What is being asked: Exactly repeat the lines starting at the one that holds "Air filter: a" and ending at the one that holds "points = [vertex.co". Both end lines count; leave out everything else.

Input:

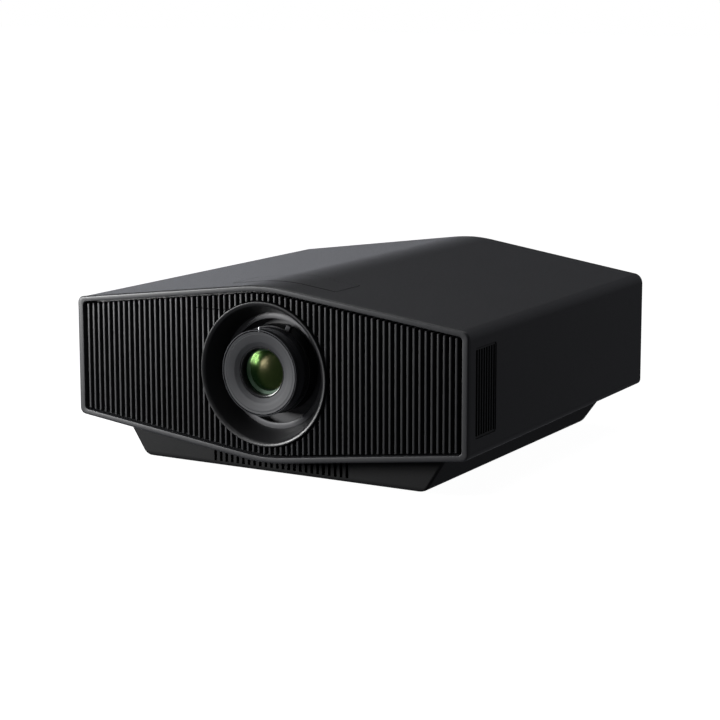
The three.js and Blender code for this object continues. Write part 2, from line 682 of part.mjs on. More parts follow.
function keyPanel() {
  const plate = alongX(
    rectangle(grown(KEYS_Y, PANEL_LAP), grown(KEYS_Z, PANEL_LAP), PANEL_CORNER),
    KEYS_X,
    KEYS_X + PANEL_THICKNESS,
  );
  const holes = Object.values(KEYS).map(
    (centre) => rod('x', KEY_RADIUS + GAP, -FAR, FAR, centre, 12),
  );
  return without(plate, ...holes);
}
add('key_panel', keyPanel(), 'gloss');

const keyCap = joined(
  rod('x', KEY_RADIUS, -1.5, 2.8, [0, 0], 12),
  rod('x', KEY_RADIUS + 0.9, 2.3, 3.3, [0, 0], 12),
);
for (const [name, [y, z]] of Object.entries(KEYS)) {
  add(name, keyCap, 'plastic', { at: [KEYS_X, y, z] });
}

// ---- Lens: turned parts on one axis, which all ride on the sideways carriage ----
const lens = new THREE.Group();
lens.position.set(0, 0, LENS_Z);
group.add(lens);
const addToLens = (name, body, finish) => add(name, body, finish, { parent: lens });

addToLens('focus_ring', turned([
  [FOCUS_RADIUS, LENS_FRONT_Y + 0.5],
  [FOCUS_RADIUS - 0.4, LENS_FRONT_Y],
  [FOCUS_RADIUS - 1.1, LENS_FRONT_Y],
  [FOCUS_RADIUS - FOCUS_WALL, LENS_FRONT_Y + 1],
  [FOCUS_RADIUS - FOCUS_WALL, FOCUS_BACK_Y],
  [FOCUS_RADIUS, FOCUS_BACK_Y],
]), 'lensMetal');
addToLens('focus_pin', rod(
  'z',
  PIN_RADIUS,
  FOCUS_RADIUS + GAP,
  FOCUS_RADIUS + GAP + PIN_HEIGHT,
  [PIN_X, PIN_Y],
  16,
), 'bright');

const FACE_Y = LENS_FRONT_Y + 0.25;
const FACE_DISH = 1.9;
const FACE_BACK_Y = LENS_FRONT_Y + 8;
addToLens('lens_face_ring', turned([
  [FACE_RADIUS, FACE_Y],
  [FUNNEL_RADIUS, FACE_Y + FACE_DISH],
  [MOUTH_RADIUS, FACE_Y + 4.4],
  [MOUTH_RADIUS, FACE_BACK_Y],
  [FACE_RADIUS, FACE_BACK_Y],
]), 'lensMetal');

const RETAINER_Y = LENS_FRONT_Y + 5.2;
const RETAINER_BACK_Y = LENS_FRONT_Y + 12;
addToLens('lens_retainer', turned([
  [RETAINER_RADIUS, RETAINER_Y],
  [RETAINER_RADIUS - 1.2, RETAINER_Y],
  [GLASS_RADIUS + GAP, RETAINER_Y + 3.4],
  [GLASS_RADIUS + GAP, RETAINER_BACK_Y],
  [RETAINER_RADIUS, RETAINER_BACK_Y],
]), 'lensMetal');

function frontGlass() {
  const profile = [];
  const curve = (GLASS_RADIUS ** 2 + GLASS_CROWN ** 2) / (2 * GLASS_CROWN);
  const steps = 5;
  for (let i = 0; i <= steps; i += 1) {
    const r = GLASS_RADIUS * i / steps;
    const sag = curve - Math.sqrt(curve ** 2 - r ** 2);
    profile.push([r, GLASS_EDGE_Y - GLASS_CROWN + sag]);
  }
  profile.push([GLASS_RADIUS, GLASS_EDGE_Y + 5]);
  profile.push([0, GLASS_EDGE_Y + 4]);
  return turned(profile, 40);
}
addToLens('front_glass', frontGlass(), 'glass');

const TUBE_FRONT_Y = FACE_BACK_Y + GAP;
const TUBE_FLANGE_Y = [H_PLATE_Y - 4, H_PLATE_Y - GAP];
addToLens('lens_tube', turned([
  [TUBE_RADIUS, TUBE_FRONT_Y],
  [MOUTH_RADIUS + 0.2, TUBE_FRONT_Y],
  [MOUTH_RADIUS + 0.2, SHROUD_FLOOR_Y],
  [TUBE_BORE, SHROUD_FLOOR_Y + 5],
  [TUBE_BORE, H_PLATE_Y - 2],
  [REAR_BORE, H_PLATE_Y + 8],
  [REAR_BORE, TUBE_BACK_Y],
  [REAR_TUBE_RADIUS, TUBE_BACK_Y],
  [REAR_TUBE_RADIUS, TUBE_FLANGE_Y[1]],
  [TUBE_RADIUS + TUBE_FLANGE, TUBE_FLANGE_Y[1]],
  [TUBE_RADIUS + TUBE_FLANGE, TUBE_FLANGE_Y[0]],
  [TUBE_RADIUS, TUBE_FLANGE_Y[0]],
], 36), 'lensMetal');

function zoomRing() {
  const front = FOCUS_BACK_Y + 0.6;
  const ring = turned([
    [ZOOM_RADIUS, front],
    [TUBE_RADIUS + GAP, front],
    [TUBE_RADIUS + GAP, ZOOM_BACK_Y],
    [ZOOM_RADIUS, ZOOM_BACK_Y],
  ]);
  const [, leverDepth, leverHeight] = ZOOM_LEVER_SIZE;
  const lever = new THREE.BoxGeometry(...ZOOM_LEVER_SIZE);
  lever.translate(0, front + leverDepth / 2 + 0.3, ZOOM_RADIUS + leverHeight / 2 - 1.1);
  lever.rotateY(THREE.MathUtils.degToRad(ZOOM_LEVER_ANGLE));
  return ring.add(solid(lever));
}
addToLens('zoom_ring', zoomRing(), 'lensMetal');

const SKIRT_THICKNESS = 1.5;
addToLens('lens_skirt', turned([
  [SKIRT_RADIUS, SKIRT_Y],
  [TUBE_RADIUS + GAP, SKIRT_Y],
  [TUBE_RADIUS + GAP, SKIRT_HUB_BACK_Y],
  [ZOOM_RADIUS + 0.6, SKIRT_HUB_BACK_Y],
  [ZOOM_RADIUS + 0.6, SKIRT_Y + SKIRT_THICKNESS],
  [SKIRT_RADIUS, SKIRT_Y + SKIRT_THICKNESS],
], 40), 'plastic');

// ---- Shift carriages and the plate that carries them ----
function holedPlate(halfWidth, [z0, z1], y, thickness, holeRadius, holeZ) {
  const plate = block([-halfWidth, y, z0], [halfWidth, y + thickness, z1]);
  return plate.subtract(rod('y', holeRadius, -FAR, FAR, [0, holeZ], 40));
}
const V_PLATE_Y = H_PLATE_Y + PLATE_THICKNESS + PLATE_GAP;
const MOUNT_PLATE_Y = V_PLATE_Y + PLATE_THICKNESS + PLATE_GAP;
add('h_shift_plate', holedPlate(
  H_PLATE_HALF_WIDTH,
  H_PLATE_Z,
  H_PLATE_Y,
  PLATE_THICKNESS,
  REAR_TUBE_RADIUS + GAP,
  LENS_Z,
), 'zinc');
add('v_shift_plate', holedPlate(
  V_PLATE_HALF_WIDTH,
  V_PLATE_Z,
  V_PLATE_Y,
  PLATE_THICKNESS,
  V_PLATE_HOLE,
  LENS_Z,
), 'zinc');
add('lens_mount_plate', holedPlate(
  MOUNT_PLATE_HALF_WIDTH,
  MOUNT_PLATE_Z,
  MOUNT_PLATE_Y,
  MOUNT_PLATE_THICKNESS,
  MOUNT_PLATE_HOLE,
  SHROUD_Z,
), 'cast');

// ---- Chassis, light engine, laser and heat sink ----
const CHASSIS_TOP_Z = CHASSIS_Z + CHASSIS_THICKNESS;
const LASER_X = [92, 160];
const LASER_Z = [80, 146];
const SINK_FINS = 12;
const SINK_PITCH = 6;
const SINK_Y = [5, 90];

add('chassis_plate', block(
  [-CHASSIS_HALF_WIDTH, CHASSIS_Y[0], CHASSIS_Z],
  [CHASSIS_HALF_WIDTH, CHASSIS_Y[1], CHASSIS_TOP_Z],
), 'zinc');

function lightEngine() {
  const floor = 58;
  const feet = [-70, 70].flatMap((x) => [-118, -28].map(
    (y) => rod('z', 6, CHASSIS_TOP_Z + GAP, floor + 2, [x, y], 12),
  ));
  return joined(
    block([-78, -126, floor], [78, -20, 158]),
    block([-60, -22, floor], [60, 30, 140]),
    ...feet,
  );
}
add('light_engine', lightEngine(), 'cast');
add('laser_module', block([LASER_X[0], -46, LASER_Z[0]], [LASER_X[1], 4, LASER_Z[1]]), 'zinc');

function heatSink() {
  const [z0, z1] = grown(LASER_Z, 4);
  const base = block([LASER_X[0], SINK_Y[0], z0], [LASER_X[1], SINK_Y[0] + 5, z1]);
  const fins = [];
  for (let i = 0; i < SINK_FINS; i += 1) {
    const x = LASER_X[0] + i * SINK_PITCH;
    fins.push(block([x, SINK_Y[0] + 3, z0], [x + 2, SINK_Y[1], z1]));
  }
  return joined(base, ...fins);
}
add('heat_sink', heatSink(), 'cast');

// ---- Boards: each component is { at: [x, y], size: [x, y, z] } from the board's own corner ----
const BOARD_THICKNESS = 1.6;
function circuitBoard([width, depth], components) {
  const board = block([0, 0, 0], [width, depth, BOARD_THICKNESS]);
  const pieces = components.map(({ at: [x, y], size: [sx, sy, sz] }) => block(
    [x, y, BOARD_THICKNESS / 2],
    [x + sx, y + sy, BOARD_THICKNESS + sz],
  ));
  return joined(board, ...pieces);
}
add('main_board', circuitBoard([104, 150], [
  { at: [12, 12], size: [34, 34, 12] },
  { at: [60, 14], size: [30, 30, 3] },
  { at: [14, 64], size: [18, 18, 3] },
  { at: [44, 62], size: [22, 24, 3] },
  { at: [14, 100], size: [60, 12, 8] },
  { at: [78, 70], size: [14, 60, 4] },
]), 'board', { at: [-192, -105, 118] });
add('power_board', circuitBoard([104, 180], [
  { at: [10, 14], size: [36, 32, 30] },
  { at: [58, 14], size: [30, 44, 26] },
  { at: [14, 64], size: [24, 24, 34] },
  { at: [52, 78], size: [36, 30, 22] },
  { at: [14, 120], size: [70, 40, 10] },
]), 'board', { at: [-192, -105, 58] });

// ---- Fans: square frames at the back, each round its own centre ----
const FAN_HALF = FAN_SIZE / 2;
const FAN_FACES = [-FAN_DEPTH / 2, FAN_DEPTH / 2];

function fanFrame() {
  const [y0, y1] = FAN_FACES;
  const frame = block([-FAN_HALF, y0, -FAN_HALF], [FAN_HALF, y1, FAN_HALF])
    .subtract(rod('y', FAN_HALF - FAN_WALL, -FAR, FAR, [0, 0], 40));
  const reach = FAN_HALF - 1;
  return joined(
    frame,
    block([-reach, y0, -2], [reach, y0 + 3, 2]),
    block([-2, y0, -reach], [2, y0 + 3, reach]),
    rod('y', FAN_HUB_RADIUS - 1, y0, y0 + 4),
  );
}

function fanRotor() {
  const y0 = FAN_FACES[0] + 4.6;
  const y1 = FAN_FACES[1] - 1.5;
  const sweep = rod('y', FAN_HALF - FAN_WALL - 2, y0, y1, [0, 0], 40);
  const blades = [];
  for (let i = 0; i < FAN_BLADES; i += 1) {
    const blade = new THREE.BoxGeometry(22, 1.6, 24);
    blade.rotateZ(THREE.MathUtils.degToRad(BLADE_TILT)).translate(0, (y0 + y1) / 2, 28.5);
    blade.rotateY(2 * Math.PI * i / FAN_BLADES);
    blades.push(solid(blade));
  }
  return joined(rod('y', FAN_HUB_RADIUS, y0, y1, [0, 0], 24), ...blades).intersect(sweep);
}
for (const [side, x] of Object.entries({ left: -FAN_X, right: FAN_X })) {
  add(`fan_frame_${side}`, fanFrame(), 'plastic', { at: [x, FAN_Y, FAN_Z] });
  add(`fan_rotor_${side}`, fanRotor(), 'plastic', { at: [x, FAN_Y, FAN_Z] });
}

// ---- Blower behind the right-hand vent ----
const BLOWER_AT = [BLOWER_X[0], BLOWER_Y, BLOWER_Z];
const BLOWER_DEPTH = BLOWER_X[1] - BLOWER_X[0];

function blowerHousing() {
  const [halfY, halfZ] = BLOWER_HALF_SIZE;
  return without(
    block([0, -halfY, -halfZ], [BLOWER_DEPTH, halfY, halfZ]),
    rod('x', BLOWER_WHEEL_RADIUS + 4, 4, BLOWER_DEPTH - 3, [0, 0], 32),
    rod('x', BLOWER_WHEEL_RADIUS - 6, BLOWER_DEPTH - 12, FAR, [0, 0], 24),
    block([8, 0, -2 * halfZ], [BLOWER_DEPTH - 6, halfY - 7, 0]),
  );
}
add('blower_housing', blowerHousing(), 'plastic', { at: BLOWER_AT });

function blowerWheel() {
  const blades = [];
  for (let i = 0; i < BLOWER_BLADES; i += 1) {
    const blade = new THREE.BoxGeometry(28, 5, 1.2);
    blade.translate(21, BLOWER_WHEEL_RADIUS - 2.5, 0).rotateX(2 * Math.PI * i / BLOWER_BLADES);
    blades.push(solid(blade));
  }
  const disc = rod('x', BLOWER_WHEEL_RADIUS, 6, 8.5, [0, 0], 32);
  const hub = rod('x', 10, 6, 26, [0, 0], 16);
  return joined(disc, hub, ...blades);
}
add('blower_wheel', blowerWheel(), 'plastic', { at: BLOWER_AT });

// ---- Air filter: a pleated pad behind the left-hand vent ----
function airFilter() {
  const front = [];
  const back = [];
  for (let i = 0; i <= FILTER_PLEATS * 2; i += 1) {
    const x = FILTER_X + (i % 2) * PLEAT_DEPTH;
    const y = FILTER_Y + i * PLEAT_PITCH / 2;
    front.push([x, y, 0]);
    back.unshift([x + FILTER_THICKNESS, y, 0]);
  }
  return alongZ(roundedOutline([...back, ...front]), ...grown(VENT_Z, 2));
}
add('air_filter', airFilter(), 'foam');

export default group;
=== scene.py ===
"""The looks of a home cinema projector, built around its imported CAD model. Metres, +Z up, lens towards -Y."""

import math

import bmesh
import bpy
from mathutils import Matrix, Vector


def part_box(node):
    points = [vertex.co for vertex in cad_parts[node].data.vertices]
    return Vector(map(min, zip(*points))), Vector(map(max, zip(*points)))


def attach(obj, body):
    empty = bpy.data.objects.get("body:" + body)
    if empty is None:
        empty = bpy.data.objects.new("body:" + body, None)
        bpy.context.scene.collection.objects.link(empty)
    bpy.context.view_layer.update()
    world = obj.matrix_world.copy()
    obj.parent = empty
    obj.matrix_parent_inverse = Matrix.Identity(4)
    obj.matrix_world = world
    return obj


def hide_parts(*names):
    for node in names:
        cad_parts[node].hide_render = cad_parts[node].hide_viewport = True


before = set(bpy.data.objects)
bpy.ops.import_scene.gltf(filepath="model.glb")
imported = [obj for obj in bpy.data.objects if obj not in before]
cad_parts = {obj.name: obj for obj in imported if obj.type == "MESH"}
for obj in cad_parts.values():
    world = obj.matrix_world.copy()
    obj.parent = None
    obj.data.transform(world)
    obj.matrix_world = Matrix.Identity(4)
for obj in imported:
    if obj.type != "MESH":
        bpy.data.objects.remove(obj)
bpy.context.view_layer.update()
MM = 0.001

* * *

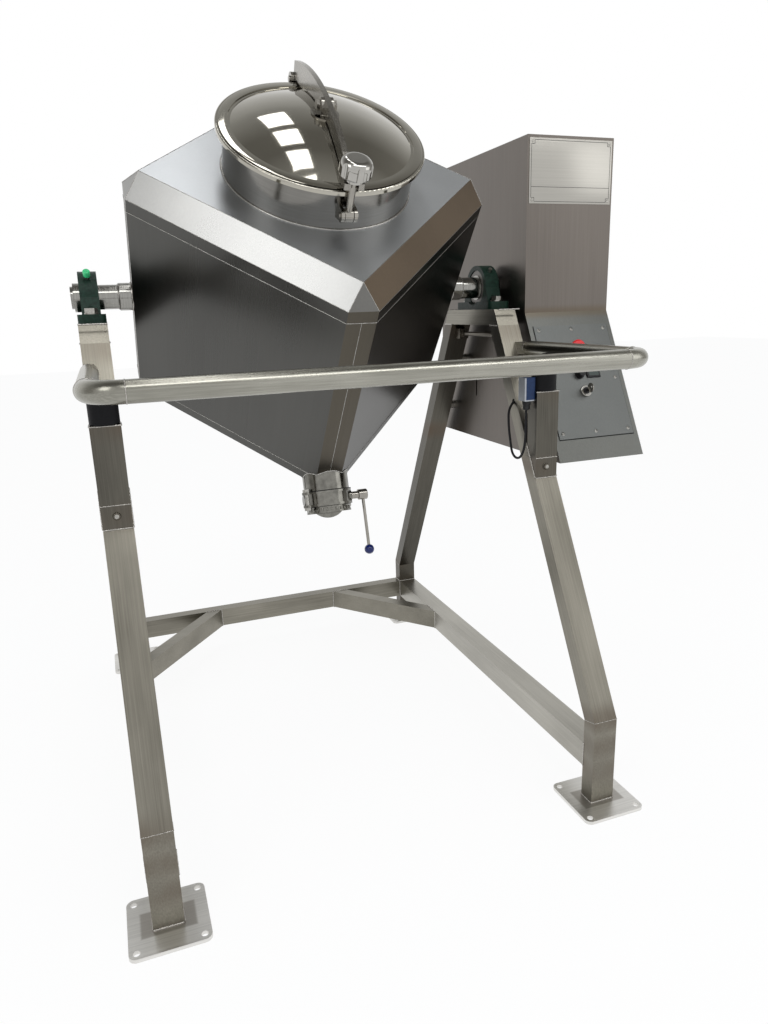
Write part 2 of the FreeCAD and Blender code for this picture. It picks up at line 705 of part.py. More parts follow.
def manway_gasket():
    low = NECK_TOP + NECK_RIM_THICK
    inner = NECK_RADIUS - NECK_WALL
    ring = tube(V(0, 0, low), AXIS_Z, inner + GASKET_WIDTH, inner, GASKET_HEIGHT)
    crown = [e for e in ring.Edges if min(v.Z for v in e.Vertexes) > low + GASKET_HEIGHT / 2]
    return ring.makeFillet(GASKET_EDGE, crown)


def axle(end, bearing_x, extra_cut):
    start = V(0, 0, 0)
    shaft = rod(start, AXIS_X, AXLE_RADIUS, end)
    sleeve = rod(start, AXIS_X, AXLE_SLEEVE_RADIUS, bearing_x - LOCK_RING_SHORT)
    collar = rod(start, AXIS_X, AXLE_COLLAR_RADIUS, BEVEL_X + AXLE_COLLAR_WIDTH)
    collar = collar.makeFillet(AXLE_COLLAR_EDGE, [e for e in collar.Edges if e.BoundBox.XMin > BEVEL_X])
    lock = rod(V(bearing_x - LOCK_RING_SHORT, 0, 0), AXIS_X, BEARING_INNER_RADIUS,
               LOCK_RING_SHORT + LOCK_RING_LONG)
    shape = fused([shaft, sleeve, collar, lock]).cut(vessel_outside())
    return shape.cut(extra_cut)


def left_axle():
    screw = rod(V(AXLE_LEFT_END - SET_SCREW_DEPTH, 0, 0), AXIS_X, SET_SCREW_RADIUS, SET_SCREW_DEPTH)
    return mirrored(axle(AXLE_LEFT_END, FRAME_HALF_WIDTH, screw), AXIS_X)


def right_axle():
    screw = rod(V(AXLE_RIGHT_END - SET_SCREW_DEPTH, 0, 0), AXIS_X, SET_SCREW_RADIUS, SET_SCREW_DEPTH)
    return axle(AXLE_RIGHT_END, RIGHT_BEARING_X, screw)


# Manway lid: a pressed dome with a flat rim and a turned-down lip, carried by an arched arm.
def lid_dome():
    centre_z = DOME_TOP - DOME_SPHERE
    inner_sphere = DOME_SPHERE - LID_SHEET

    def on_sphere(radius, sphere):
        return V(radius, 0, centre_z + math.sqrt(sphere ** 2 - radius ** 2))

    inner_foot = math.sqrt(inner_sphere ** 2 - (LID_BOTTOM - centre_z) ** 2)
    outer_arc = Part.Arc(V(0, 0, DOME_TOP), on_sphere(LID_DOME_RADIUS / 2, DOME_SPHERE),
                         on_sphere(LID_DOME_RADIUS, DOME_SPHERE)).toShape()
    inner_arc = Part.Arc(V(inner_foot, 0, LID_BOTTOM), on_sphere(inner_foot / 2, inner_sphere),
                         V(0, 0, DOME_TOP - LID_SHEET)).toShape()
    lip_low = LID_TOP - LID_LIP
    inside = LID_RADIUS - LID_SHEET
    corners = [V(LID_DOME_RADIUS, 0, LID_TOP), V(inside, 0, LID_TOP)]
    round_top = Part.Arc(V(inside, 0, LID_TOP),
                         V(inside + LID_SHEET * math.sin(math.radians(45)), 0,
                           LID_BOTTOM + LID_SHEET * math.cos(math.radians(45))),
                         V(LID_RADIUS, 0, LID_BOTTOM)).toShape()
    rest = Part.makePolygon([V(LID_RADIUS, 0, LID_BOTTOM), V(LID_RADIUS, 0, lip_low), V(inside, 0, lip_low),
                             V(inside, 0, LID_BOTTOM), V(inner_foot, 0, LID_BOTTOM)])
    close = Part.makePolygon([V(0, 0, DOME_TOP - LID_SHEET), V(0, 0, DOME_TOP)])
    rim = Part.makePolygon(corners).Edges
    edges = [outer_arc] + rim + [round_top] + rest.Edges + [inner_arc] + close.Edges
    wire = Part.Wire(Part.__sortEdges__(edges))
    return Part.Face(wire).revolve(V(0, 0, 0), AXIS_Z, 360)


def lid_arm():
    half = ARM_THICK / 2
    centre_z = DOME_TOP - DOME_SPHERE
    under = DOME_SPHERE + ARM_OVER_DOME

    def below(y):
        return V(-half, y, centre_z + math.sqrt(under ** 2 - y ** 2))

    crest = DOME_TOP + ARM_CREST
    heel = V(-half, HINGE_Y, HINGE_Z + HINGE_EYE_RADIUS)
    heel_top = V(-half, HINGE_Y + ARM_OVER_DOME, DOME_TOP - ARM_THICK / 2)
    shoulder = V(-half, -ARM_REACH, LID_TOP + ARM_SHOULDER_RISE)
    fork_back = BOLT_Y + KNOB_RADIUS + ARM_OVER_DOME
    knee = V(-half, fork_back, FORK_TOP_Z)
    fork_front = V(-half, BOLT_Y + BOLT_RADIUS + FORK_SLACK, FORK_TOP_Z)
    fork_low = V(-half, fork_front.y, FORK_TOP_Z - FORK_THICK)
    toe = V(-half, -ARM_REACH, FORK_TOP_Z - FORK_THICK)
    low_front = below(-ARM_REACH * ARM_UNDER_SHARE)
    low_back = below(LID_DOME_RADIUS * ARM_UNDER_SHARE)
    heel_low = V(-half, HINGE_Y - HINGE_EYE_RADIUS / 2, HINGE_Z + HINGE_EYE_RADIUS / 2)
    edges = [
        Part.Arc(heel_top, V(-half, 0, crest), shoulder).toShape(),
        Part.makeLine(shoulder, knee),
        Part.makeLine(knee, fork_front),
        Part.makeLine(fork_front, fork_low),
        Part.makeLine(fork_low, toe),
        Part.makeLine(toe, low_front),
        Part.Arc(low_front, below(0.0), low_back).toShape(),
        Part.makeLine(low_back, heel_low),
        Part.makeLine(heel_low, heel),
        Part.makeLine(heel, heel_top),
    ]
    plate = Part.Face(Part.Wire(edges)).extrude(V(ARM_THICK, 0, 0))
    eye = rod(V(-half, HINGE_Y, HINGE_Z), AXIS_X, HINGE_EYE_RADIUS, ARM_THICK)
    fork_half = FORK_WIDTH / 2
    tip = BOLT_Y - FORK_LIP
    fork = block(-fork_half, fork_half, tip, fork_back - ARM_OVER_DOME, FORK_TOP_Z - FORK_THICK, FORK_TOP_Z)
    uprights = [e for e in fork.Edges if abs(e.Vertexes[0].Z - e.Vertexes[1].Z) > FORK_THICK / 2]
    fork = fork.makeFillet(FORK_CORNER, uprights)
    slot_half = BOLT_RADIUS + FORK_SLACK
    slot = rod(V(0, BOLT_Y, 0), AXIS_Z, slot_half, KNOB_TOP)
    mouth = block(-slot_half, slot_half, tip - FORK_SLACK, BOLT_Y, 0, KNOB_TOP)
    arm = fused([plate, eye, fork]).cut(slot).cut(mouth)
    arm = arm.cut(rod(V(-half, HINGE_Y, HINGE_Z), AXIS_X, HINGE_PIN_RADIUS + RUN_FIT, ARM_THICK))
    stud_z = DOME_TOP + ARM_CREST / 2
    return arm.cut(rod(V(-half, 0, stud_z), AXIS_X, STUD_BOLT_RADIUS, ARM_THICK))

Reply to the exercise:
// ---- Air filter: a pleated pad behind the left-hand vent ----
function airFilter() {
  const front = [];
  const back = [];
  for (let i = 0; i <= FILTER_PLEATS * 2; i += 1) {
    const x = FILTER_X + (i % 2) * PLEAT_DEPTH;
    const y = FILTER_Y + i * PLEAT_PITCH / 2;
    front.push([x, y, 0]);
    back.unshift([x + FILTER_THICKNESS, y, 0]);
  }
  return alongZ(roundedOutline([...back, ...front]), ...grown(VENT_Z, 2));
}
add('air_filter', airFilter(), 'foam');

export default group;
=== scene.py ===
"""The looks of a home cinema projector, built around its imported CAD model. Metres, +Z up, lens towards -Y."""

import math

import bmesh
import bpy
from mathutils import Matrix, Vector


def part_box(node):
    points = [vertex.co for vertex in cad_parts[node].data.vertices]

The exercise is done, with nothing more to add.